* Start Record extracts *

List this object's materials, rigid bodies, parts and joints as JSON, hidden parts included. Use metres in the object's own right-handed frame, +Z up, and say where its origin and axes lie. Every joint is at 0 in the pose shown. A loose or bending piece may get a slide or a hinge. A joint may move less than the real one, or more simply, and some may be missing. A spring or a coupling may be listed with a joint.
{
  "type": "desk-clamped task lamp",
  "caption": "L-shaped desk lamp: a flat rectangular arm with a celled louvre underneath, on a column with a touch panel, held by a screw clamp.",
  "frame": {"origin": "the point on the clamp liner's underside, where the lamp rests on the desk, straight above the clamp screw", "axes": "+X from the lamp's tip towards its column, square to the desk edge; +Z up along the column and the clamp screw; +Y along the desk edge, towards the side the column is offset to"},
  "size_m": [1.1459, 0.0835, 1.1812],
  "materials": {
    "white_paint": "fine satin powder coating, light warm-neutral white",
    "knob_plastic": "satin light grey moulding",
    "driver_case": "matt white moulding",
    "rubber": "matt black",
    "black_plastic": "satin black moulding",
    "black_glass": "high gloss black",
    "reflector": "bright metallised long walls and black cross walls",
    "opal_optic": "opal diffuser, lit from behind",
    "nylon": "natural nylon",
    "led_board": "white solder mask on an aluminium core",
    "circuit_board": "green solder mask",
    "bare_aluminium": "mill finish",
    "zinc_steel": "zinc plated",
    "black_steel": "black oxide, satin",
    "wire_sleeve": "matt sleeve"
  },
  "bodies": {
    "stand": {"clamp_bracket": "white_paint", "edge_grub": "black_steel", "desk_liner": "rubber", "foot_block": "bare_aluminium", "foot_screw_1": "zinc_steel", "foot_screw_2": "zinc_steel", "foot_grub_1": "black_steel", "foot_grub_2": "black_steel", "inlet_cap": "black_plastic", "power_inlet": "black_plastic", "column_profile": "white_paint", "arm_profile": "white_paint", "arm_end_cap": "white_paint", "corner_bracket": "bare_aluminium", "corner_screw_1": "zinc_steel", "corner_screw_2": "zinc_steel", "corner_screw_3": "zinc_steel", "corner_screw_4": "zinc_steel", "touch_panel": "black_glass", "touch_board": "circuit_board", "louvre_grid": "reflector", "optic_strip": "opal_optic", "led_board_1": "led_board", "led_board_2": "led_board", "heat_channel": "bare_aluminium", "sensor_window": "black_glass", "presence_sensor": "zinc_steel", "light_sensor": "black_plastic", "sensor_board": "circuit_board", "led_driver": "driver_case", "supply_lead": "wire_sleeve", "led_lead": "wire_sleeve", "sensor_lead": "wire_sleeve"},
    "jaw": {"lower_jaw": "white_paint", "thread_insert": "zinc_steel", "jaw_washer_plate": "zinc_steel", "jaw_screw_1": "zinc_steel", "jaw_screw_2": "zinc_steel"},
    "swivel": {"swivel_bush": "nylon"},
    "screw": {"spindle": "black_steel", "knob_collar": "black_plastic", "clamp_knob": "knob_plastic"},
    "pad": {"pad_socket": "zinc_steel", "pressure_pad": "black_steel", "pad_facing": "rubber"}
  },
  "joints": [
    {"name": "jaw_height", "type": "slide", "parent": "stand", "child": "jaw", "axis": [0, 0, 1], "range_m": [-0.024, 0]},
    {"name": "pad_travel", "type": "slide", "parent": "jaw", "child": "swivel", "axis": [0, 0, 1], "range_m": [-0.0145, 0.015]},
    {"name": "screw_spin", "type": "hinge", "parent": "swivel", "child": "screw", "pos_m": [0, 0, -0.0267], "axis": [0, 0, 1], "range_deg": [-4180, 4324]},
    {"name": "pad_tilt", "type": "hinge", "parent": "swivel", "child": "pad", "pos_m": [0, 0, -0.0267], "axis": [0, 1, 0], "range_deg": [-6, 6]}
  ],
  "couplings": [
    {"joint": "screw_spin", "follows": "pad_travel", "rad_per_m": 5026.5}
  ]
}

* End Record extracts *
* Start Record extracts *

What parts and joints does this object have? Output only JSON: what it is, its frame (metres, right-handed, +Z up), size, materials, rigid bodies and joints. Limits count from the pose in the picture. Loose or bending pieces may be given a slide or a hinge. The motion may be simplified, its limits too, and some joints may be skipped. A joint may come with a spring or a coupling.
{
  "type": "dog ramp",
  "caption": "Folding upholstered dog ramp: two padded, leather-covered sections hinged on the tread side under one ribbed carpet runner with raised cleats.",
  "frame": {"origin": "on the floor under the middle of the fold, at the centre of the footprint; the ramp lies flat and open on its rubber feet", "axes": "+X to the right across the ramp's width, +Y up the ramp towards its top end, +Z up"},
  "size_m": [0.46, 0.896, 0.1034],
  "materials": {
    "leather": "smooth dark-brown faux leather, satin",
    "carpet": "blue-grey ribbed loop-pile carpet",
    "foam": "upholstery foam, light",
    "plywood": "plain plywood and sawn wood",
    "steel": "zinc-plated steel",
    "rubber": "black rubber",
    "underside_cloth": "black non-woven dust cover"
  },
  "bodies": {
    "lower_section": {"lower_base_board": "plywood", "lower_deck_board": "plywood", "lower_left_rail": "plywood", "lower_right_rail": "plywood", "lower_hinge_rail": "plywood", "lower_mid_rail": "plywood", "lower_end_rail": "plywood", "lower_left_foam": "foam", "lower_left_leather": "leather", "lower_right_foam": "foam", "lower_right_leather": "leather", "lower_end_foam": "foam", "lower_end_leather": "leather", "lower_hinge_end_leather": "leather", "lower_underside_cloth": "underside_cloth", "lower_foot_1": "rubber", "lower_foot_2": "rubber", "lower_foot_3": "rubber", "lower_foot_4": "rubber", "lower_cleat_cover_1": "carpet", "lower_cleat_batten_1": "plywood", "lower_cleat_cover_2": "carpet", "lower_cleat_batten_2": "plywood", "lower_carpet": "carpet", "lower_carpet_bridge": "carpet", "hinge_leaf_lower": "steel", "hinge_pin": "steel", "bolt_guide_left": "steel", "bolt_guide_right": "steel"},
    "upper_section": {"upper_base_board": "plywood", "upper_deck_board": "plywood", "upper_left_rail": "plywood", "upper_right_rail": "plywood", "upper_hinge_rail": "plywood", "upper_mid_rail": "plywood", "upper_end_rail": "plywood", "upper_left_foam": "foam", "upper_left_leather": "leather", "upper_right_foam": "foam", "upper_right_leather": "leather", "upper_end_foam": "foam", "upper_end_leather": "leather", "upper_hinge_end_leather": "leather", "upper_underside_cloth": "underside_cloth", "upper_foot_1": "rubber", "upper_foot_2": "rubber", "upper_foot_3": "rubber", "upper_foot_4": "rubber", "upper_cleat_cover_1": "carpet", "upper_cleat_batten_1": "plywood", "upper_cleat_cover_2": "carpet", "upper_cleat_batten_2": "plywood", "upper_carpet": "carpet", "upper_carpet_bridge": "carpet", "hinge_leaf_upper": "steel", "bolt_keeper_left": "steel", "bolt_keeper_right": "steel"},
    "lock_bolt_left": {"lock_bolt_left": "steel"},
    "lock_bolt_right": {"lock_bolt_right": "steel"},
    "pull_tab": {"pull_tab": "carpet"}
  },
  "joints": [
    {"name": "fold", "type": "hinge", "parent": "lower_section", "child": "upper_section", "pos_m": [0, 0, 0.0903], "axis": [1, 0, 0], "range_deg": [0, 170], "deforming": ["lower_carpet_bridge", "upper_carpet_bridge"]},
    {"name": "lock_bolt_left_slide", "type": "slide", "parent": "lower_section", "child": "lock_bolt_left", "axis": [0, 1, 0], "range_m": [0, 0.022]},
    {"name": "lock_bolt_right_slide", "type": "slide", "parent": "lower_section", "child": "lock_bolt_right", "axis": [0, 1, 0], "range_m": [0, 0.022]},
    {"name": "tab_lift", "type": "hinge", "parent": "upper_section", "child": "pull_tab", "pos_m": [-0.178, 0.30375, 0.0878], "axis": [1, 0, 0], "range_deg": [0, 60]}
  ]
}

* End Record extracts *

Go through the listing above and locate each line that holds the word "joints". Copy those lines.

Answer for the task:
List this object's materials, rigid bodies, parts and joints as JSON, hidden parts included. Use metres in the object's own right-handed frame, +Z up, and say where its origin and axes lie. Every joint is at 0 in the pose shown. A loose or bending piece may get a slide or a hinge. A joint may move less than the real one, or more simply, and some may be missing. A spring or a coupling may be listed with a joint.
  "joints": [
What parts and joints does this object have? Output only JSON: what it is, its frame (metres, right-handed, +Z up), size, materials, rigid bodies and joints. Limits count from the pose in the picture. Loose or bending pieces may be given a slide or a hinge. The motion may be simplified, its limits too, and some joints may be skipped. A joint may come with a spring or a coupling.
  "joints": [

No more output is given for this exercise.